* SHORT EXERCISE *
Each record below is to be reproduced without any change.

______________________________

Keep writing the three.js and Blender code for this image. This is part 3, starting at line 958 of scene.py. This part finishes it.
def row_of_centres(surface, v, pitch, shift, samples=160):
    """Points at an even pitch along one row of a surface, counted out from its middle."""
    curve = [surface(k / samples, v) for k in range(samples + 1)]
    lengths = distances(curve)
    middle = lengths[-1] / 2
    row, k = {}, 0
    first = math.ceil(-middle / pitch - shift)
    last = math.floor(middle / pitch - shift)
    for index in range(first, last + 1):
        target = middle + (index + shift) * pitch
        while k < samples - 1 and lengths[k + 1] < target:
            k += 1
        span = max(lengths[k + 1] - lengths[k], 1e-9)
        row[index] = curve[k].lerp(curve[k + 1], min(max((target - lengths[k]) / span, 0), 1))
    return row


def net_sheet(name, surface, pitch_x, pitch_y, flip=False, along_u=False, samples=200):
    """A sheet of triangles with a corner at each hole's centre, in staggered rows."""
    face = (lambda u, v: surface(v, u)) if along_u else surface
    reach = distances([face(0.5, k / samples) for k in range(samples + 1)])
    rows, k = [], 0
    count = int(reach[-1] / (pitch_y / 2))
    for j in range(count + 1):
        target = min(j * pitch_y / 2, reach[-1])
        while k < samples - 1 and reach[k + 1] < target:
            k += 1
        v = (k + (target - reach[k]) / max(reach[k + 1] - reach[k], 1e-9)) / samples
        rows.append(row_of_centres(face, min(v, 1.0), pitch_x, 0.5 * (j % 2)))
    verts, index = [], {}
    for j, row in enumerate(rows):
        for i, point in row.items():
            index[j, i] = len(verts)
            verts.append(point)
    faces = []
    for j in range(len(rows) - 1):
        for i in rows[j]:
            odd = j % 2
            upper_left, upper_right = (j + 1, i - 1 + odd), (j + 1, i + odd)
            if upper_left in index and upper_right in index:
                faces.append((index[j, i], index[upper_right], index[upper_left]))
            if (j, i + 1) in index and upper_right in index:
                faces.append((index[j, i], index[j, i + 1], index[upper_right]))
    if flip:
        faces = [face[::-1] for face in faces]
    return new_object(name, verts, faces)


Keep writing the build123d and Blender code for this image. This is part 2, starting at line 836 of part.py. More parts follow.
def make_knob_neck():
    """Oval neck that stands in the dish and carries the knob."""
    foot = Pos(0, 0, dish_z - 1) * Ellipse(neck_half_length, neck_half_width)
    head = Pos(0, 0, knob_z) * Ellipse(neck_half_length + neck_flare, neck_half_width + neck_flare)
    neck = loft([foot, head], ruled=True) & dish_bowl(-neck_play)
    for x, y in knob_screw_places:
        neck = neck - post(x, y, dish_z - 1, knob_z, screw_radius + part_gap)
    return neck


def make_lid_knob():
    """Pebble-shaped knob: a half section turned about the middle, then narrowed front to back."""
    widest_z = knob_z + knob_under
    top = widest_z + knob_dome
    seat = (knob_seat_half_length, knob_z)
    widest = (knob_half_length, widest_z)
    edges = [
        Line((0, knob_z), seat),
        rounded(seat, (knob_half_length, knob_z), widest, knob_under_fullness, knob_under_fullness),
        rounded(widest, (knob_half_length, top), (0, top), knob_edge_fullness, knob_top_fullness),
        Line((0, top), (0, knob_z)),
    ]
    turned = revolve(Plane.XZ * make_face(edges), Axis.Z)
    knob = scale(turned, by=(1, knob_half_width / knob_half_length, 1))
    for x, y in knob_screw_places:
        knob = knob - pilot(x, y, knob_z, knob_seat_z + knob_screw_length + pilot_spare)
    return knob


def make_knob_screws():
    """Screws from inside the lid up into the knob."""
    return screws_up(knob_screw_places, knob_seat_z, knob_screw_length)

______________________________

* ANSWER BELOW *
Keep writing the three.js and Blender code for this image. This is part 3, starting at line 958 of scene.py. This part finishes it.
def row_of_centres(surface, v, pitch, shift, samples=160):
    """Points at an even pitch along one row of a surface, counted out from its middle."""
    curve = [surface(k / samples, v) for k in range(samples + 1)]
    lengths = distances(curve)
    middle = lengths[-1] / 2
    row, k = {}, 0
    first = math.ceil(-middle / pitch - shift)
    last = math.floor(middle / pitch - shift)
    for index in range(first, last + 1):
        target = middle + (index + shift) * pitch
        while k < samples - 1 and lengths[k + 1] < target:
            k += 1
        span = max(lengths[k + 1] - lengths[k], 1e-9)
        row[index] = curve[k].lerp(curve[k + 1], min(max((target - lengths[k]) / span, 0), 1))
    return row


def net_sheet(name, surface, pitch_x, pitch_y, flip=False, along_u=False, samples=200):
    """A sheet of triangles with a corner at each hole's centre, in staggered rows."""
    face = (lambda u, v: surface(v, u)) if along_u else surface
    reach = distances([face(0.5, k / samples) for k in range(samples + 1)])
    rows, k = [], 0
    count = int(reach[-1] / (pitch_y / 2))
    for j in range(count + 1):
        target = min(j * pitch_y / 2, reach[-1])
        while k < samples - 1 and reach[k + 1] < target:
            k += 1
        v = (k + (target - reach[k]) / max(reach[k + 1] - reach[k], 1e-9)) / samples
        rows.append(row_of_centres(face, min(v, 1.0), pitch_x, 0.5 * (j % 2)))
    verts, index = [], {}
    for j, row in enumerate(rows):
        for i, point in row.items():
            index[j, i] = len(verts)
            verts.append(point)
    faces = []
    for j in range(len(rows) - 1):
        for i in rows[j]:
            odd = j % 2
            upper_left, upper_right = (j + 1, i - 1 + odd), (j + 1, i + odd)
            if upper_left in index and upper_right in index:
                faces.append((index[j, i], index[upper_right], index[upper_left]))
            if (j, i + 1) in index and upper_right in index:
                faces.append((index[j, i], index[j, i + 1], index[upper_right]))
    if flip:
        faces = [face[::-1] for face in faces]
    return new_object(name, verts, faces)


Keep writing the build123d and Blender code for this image. This is part 2, starting at line 836 of part.py. More parts follow.
def make_knob_neck():
    """Oval neck that stands in the dish and carries the knob."""
    foot = Pos(0, 0, dish_z - 1) * Ellipse(neck_half_length, neck_half_width)
    head = Pos(0, 0, knob_z) * Ellipse(neck_half_length + neck_flare, neck_half_width + neck_flare)
    neck = loft([foot, head], ruled=True) & dish_bowl(-neck_play)
    for x, y in knob_screw_places:
        neck = neck - post(x, y, dish_z - 1, knob_z, screw_radius + part_gap)
    return neck


def make_lid_knob():
    """Pebble-shaped knob: a half section turned about the middle, then narrowed front to back."""
    widest_z = knob_z + knob_under
    top = widest_z + knob_dome
    seat = (knob_seat_half_length, knob_z)
    widest = (knob_half_length, widest_z)
    edges = [
        Line((0, knob_z), seat),
        rounded(seat, (knob_half_length, knob_z), widest, knob_under_fullness, knob_under_fullness),
        rounded(widest, (knob_half_length, top), (0, top), knob_edge_fullness, knob_top_fullness),
        Line((0, top), (0, knob_z)),
    ]
    turned = revolve(Plane.XZ * make_face(edges), Axis.Z)
    knob = scale(turned, by=(1, knob_half_width / knob_half_length, 1))
    for x, y in knob_screw_places:
        knob = knob - pilot(x, y, knob_z, knob_seat_z + knob_screw_length + pilot_spare)
    return knob


def make_knob_screws():
    """Screws from inside the lid up into the knob."""
    return screws_up(knob_screw_places, knob_seat_z, knob_screw_length)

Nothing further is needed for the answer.